- What to produce -
Answer with a single number: how many lines in the listing below include "from"?

- Information provided -
* begin *
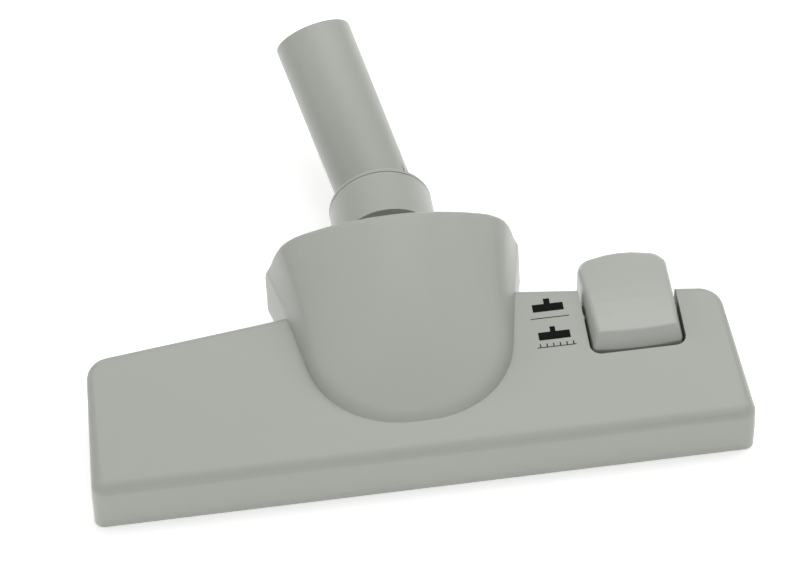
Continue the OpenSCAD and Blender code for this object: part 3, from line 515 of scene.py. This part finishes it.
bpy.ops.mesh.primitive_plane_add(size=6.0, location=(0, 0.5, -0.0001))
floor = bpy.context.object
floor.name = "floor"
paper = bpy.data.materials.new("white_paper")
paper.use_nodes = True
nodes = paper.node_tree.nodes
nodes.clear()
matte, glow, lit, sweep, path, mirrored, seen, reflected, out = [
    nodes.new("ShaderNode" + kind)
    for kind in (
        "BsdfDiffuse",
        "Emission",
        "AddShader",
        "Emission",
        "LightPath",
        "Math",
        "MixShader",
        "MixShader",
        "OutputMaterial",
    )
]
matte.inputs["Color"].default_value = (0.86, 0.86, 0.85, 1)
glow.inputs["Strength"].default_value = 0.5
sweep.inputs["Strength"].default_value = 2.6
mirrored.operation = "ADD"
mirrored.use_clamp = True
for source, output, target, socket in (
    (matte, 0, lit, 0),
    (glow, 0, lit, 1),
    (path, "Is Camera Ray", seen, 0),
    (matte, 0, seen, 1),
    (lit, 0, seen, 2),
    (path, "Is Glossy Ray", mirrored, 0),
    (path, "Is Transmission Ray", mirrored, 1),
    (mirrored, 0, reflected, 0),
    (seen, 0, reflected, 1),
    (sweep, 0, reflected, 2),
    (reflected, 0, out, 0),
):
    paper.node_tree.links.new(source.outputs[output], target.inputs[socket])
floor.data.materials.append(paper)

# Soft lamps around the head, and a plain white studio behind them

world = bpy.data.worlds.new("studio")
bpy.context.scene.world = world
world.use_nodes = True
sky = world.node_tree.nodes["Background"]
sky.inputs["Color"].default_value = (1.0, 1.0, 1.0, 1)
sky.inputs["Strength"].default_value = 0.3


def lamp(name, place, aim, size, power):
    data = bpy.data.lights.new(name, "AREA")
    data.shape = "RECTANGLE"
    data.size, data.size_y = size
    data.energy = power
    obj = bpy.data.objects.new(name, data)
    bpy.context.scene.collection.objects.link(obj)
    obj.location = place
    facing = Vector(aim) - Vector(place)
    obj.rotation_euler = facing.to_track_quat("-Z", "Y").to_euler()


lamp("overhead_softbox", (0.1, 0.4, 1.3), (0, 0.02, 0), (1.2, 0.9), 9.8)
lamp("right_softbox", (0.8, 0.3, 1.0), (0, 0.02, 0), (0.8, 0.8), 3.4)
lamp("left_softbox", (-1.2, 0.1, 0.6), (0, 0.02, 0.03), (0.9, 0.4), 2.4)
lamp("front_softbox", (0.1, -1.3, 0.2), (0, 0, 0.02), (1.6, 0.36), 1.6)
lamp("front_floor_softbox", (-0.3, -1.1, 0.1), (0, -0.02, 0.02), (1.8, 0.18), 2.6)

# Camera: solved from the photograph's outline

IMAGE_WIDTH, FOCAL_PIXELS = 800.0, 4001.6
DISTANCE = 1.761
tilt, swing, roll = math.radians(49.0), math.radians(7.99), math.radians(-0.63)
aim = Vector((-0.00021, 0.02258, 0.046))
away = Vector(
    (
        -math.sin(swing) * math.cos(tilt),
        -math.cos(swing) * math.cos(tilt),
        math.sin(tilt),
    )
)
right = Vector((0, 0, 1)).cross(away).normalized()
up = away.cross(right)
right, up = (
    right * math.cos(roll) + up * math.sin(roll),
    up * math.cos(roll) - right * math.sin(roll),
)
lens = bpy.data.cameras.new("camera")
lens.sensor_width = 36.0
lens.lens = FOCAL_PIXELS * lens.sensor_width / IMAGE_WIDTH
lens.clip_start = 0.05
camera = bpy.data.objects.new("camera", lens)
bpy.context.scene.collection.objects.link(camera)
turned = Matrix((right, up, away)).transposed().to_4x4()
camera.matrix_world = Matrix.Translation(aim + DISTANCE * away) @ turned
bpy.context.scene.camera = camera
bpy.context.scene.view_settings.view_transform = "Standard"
* end *
- Answer -
2